Sue has taken the steps to maximize the foot traffic at her shows and hang on to those great customers. Since some home based jewelers can’t go to shows or pay the fees, the Internet is their way of doing business and it is not easy. It takes time to get noticed and some serious effort. When you do get traffic make the most of it.
One a month, Millie now checks her site on several search engines and then clicks on her links to make sure the link goes to where it is suppose to. Interestingly she found that when we redesigned her site some of the old pages were listed and went to an error page. The only solution for that was to put those pages back up and make those pages redirect.
Hope that helps you Ms. Anonymous, by the way you are not a dummy you are just inexperienced.
That was exactly what I needed! Thank you so much, Rita. Now all I need is the time to do it all! But I can see how worthwhile it will be Thanks again for sharing your expertise. P.S. Your website (and your jewelry) is gorgeous!

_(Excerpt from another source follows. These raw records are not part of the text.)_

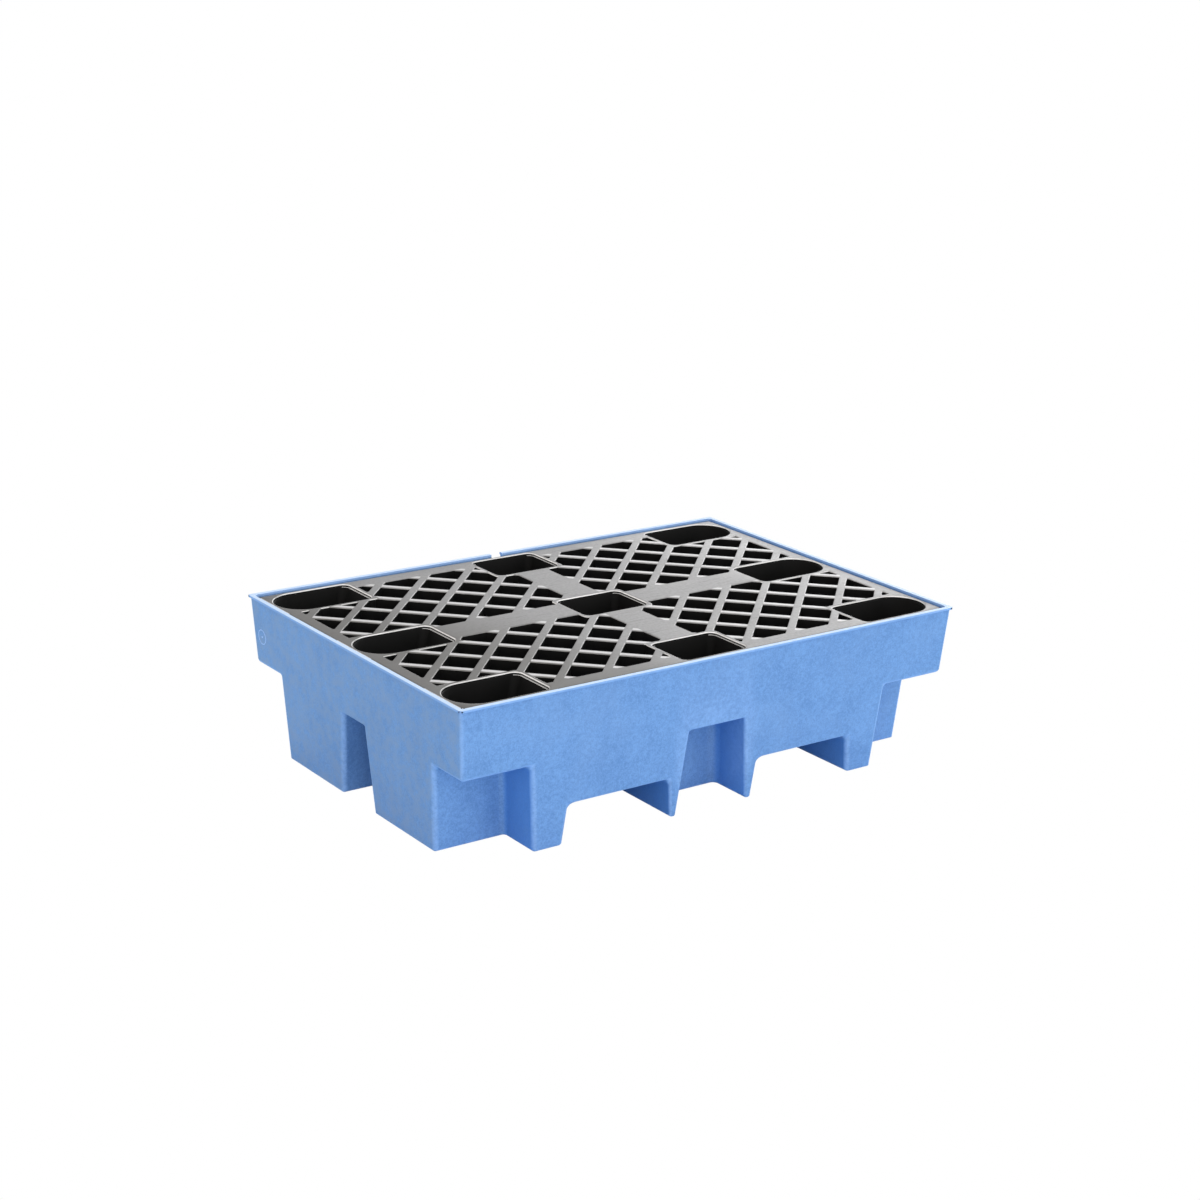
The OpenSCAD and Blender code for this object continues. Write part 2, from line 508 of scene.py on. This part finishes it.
def corners_only(ring):
    """Leaves out the points that lie on a straight stretch."""
    back = ring - np.roll(ring, 1, axis=0)
    ahead = np.roll(ring, -1, axis=0) - ring
    height = np.abs(back[:, 0] * ahead[:, 1] - back[:, 1] * ahead[:, 0])
    return ring[height > 0.02 * MM * np.hypot(*(back + ahead).T)]


def fillet(ring, radius, steps=4):
    """Rounds the corners of an outline, less where an edge beside a corner is short."""
    points = []
    for i, here in enumerate(ring):
        back = ring[i - 1] - here
        ahead = ring[(i + 1) % len(ring)] - here
        long_back, long_ahead = np.hypot(*back), np.hypot(*ahead)
        back, ahead = back / long_back, ahead / long_ahead
        turn = math.pi - math.acos(float(np.clip(back @ ahead, -1, 1)))
        if turn < math.radians(22):
            points.append(here)
            continue
        tangent = min(radius * math.tan(turn / 2), 0.45 * long_back, 0.45 * long_ahead)
        reach = tangent / math.sin(turn / 2)
        centre = here + (back + ahead) / np.hypot(*(back + ahead)) * reach
        spoke = here + back * tangent - centre
        way = 1 if back[0] * ahead[1] - back[1] * ahead[0] < 0 else -1
        for step in range(steps + 1):
            angle = way * turn * step / steps
            c, s = math.cos(angle), math.sin(angle)
            points.append(centre + (c * spoke[0] - s * spoke[1], s * spoke[0] + c * spoke[1]))
    return np.array(points)


def offset(ring, distance):
    """Moves an outline to its left, which is into the material."""
    def left(v):
        return np.stack((-v[:, 1], v[:, 0]), axis=1) / np.hypot(*v.T)[:, None]

    before = left(ring - np.roll(ring, 1, axis=0))
    after = left(np.roll(ring, -1, axis=0) - ring)
    mitre = (before + after) / (1 + np.sum(before * after, axis=1))[:, None]
    return ring + distance * mitre


def wall_from(bm, outlines):
    """Joins outlines of equal length, each given with its height, from the top down; returns the rings."""
    rings = [[bm.verts.new((x, y, z)) for x, y in ring] for ring, z in outlines]
    for upper, lower in zip(rings, rings[1:]):
        for i in range(len(upper)):
            j = (i + 1) % len(upper)
            bm.faces.new((upper[i], lower[i], lower[j], upper[j]))
    return rings


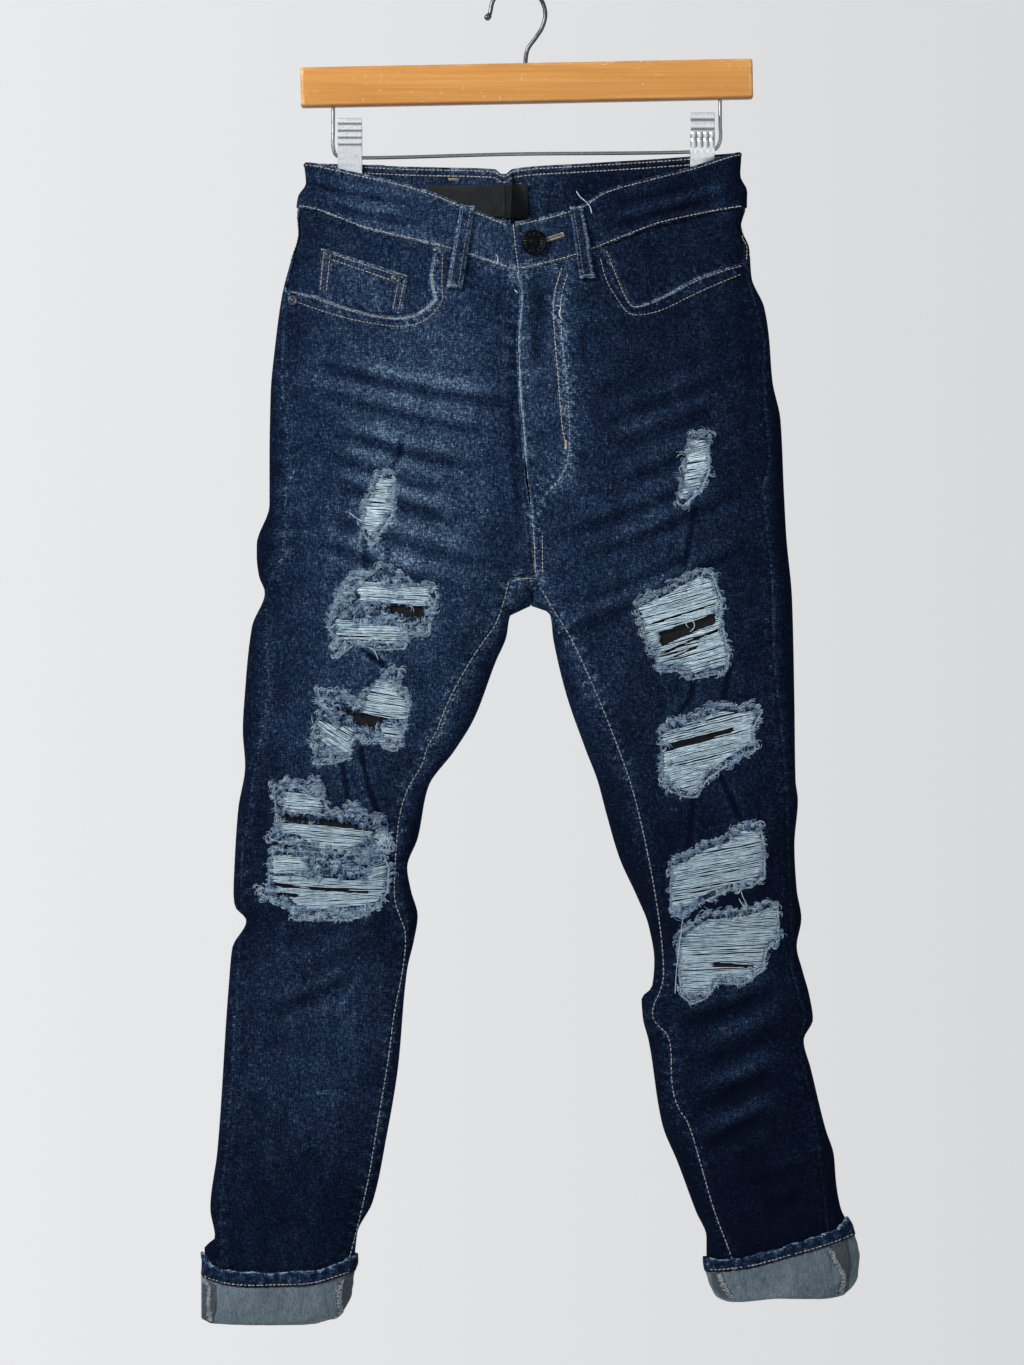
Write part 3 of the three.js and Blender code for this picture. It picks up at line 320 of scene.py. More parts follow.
# ---- Creases: soft troughs (depth above 0) and ridges (below 0) along short runs -----------------
# (points, half width, depth), points in [x, z].
FRONT_CREASES = [
    ([[-120, -812], [-160, -830], [-215, -868]], 15, -3),
    ([[-98, -668], [-104, -705], [-112, -745]], 15, 4),
    ([[-78, -662], [-60, -660]], 6, 3),
    ([[262, -936], [225, -960], [190, -988]], 15, -3),
    ([[-190, -345], [-110, -356], [-10, -372]], 16, -2),
    ([[40, -405], [120, -378], [200, -350]], 16, -2),
]
BACK_CREASES = [
    ([[-195, -452], [-110, -478], [-30, -505]], 16, 5),
    ([[35, -505], [120, -478], [200, -450]], 16, 5),
    ([[-180, -400], [-30, -425]], 17, -3),
    ([[40, -425], [190, -395]], 17, -3),
    ([[-190, -500], [-90, -540], [-40, -560]], 14, 3.5),
    ([[60, -560], [130, -535], [215, -505]], 14, 3.5),
    ([[-225, -765], [-170, -782], [-115, -795]], 12, 5),
    ([[-230, -835], [-170, -820], [-115, -812]], 14, 4),
    ([[-235, -800], [-170, -802], [-110, -806]], 11, -3),
    ([[228, -822], [170, -806], [120, -790]], 13, 5),
    ([[250, -905], [195, -888], [140, -875]], 11, 6),
    ([[255, -945], [200, -936], [150, -925]], 14, -4),
    ([[-235, -960], [-180, -975], [-130, -985]], 17, 3),
    ([[262, -1000], [200, -1010], [165, -1030]], 14, 3),
    ([[-160, -600], [-120, -660]], 16, 2.5),
    ([[150, -600], [120, -680]], 16, 2.5),
]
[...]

Thank you for that interesting Bing strategy, Rita!
What I’m doing for sales
by: Karen Z.
My advice is, if you’re going to do craft shows, check them out first. That may seem like common knowledge, but I didn’t understand the full impact of it till I did a lot of worthless shows last year. I was anxious to get my business going, so I “threw money” at any show I could get into. I wasted a lot of time and money. This year, with very little funds left, I decided to spend more time checking out shows FIRST. It already saved me $60 at a show where 1/3 of vendors had jewelry, and several people told me (and it was at the end of the day) that they hadn’t made their booth fee. So this year, I am doing fewer shows and instead focusing on consignment. It took awhile, but things are starting to move. I did a trunk show the day before Mother’s Day and sold a few pieces. I KNOW I should do more marketing thru the internet, but can’t seem to get the energy and mindset to do so. I am full time caretaker for my mom, and find it hard sometimes to focus on business issues. But I do read the comments and ideas here, and it helps! Thanks to all the contrbutors, and to Rena for making it available to us.